Written request: Return the material below in full and exactly.

Recorded information:
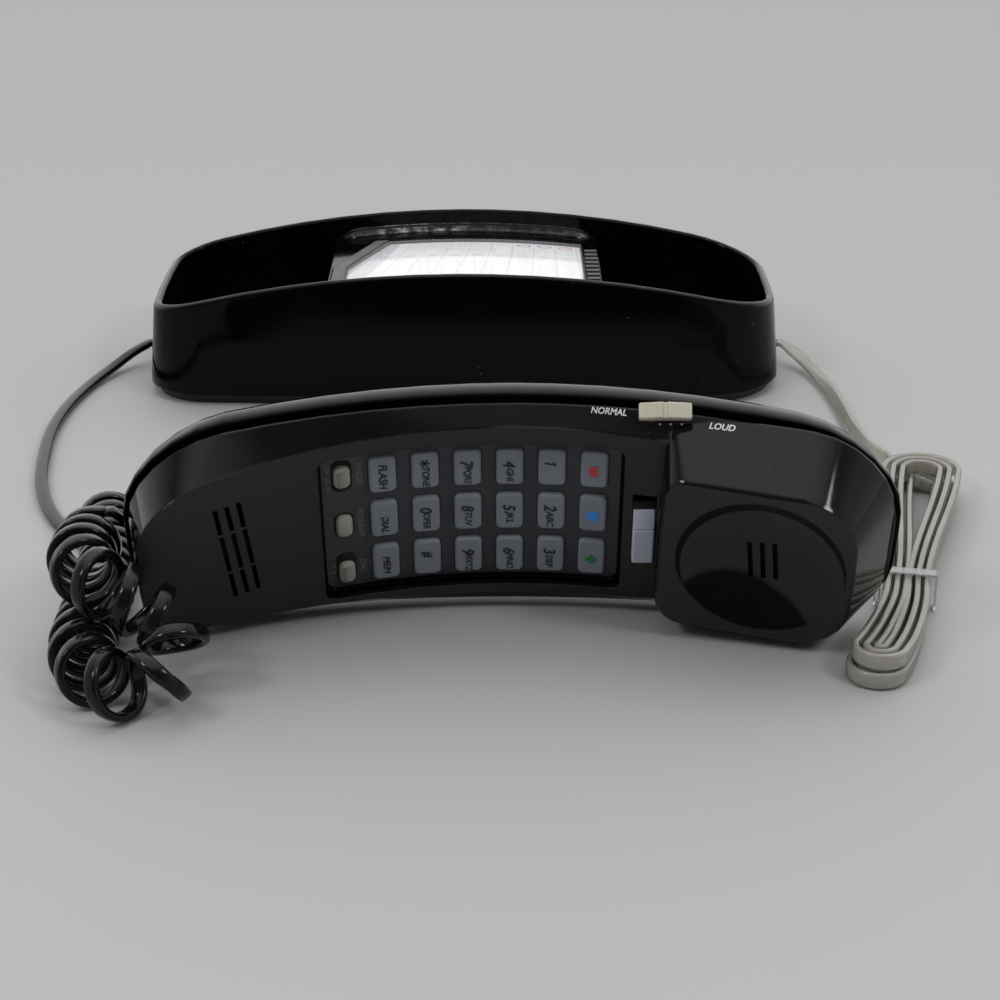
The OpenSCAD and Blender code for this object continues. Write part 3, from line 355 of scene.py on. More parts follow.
MAT = {}
MAT["shell"] = dusty_gloss("shell_black", srgb(0.02, 0.02, 0.023), 0.12).material
MAT["back"] = dusty_gloss("back_black", srgb(0.02, 0.02, 0.023), 0.10).material
MAT["front"] = dusty_gloss("front_black", srgb(0.035, 0.035, 0.038), 0.3, (0.36, 0.5)).material
# painted shade: the keypad well's lip gets a darker black than the other black plastic
MAT["lip"] = dusty_gloss("lip_painted_shade", srgb(0.01, 0.01, 0.012), 0.05).material
for slot, name, tone, rough, more in (
    ("felt", "felt_black", (0.02, 0.02, 0.02), 0.95, {}),
    ("black", "inner_black", (0.07, 0.07, 0.075), 0.45, {}),
    ("panel", "panel_charcoal", (0.19, 0.195, 0.21), 0.55, {"grain": 1500, "bump": 0.12}),
    ("catch", "catch_dark", (0.2, 0.2, 0.21), 0.5, {}),
    ("strip", "strip_grey", (0.30, 0.30, 0.31), 0.5, {}),
    ("rubber", "rubber", (0.09, 0.09, 0.09), 0.8, {"bump": 0.2}),
    ("hook", "hook_pale", (0.74, 0.76, 0.83), 0.34, {"spread": 0.03, "grain": 1800, "bump": 0.06}),
    ("key", "key_pale", (0.48, 0.50, 0.54), 0.38, {"spread": 0.04, "grain": 1800, "bump": 0.06}),
    ("ivory", "ivory", (0.62, 0.61, 0.57), 0.45, {"spread": 0.06}),
    ("beige", "beige", (0.74, 0.72, 0.65), 0.42, {"spread": 0.05}),
    ("board", "board_green", (0.10, 0.32, 0.18), 0.4, {}),
    ("brass", "ringer_brass", (0.78, 0.62, 0.33), 0.32, {}),
    ("steel", "screw_steel", (0.62, 0.62, 0.63), 0.3, {}),
    ("cord", "cord_black", (0.03, 0.03, 0.032), 0.16, {"grain": 300, "bump": 0.06, "depth": 0.0001}),
    ("ink", "ink_dark", (0.10, 0.10, 0.12), 0.5, {}),
    ("white_ink", "ink_white", (0.86, 0.86, 0.86), 0.5, {}),
    ("faint_ink", "ink_faint", (0.36, 0.37, 0.39), 0.5, {}),
    ("worn_ink", "ink_worn", (0.56, 0.59, 0.65), 0.45, {}),
    ("red", "ink_red", (0.80, 0.22, 0.25), 0.5, {}),
    ("blue", "ink_blue", (0.20, 0.55, 0.90), 0.5, {}),
    ("blue_haze", "ink_blue_haze", (0.42, 0.53, 0.66), 0.5, {}),
    ("green", "ink_green", (0.13, 0.46, 0.22), 0.5, {}),
    ("window", "window_clear", (0.95, 0.96, 0.97), 0.04, {"bump": 0.01}),
):
    MAT[slot] = moulded(name, srgb(*tone), rough, **more).material
for slot, setting, value in (
    ("brass", "Metallic", 1), ("steel", "Metallic", 1),
    ("cord", "Specular IOR Level", 0.28), ("window", "Alpha", 0.12),
):
    MAT[slot].node_tree.nodes["Principled BSDF"].inputs[setting].default_value = value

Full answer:
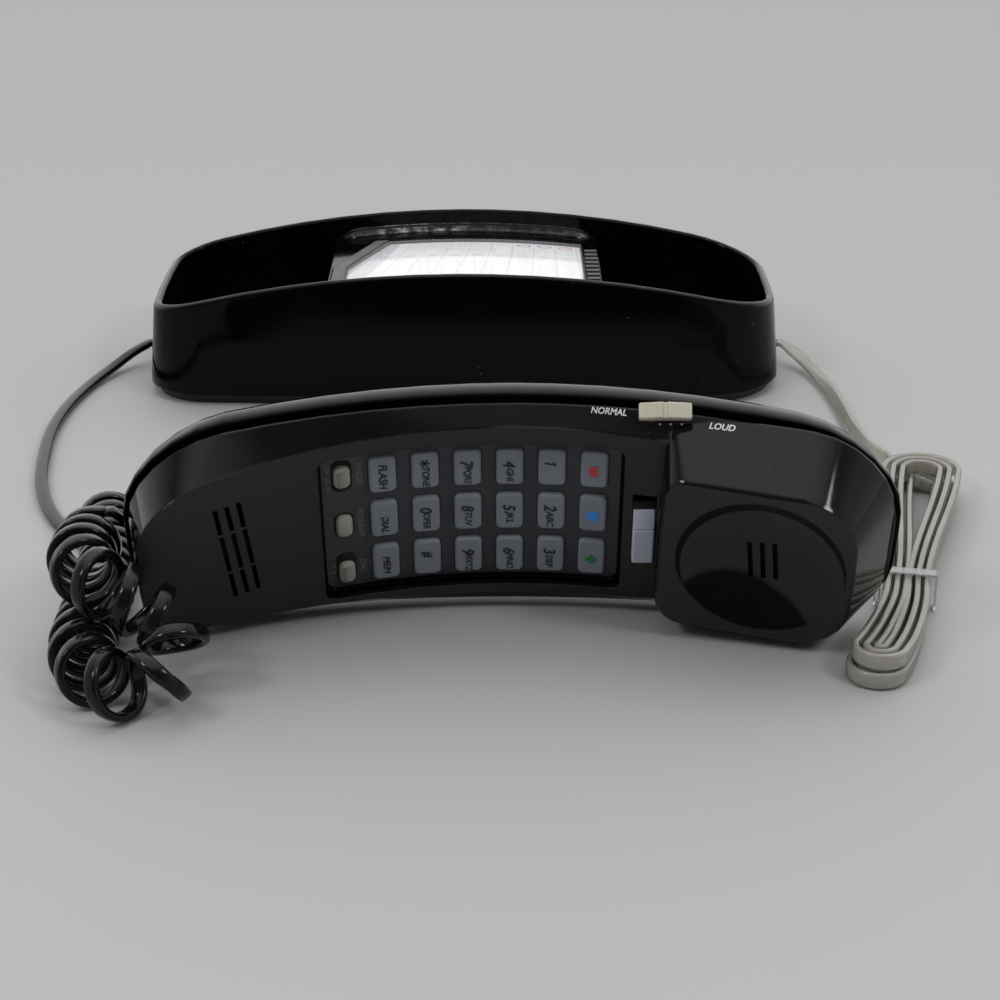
The OpenSCAD and Blender code for this object continues. Write part 3, from line 355 of scene.py on. More parts follow.
MAT = {}
MAT["shell"] = dusty_gloss("shell_black", srgb(0.02, 0.02, 0.023), 0.12).material
MAT["back"] = dusty_gloss("back_black", srgb(0.02, 0.02, 0.023), 0.10).material
MAT["front"] = dusty_gloss("front_black", srgb(0.035, 0.035, 0.038), 0.3, (0.36, 0.5)).material
# painted shade: the keypad well's lip gets a darker black than the other black plastic
MAT["lip"] = dusty_gloss("lip_painted_shade", srgb(0.01, 0.01, 0.012), 0.05).material
for slot, name, tone, rough, more in (
    ("felt", "felt_black", (0.02, 0.02, 0.02), 0.95, {}),
    ("black", "inner_black", (0.07, 0.07, 0.075), 0.45, {}),
    ("panel", "panel_charcoal", (0.19, 0.195, 0.21), 0.55, {"grain": 1500, "bump": 0.12}),
    ("catch", "catch_dark", (0.2, 0.2, 0.21), 0.5, {}),
    ("strip", "strip_grey", (0.30, 0.30, 0.31), 0.5, {}),
    ("rubber", "rubber", (0.09, 0.09, 0.09), 0.8, {"bump": 0.2}),
    ("hook", "hook_pale", (0.74, 0.76, 0.83), 0.34, {"spread": 0.03, "grain": 1800, "bump": 0.06}),
    ("key", "key_pale", (0.48, 0.50, 0.54), 0.38, {"spread": 0.04, "grain": 1800, "bump": 0.06}),
    ("ivory", "ivory", (0.62, 0.61, 0.57), 0.45, {"spread": 0.06}),
    ("beige", "beige", (0.74, 0.72, 0.65), 0.42, {"spread": 0.05}),
    ("board", "board_green", (0.10, 0.32, 0.18), 0.4, {}),
    ("brass", "ringer_brass", (0.78, 0.62, 0.33), 0.32, {}),
    ("steel", "screw_steel", (0.62, 0.62, 0.63), 0.3, {}),
    ("cord", "cord_black", (0.03, 0.03, 0.032), 0.16, {"grain": 300, "bump": 0.06, "depth": 0.0001}),
    ("ink", "ink_dark", (0.10, 0.10, 0.12), 0.5, {}),
    ("white_ink", "ink_white", (0.86, 0.86, 0.86), 0.5, {}),
    ("faint_ink", "ink_faint", (0.36, 0.37, 0.39), 0.5, {}),
    ("worn_ink", "ink_worn", (0.56, 0.59, 0.65), 0.45, {}),
    ("red", "ink_red", (0.80, 0.22, 0.25), 0.5, {}),
    ("blue", "ink_blue", (0.20, 0.55, 0.90), 0.5, {}),
    ("blue_haze", "ink_blue_haze", (0.42, 0.53, 0.66), 0.5, {}),
    ("green", "ink_green", (0.13, 0.46, 0.22), 0.5, {}),
    ("window", "window_clear", (0.95, 0.96, 0.97), 0.04, {"bump": 0.01}),
):
    MAT[slot] = moulded(name, srgb(*tone), rough, **more).material
for slot, setting, value in (
    ("brass", "Metallic", 1), ("steel", "Metallic", 1),
    ("cord", "Specular IOR Level", 0.28), ("window", "Alpha", 0.12),
):
    MAT[slot].node_tree.nodes["Principled BSDF"].inputs[setting].default_value = value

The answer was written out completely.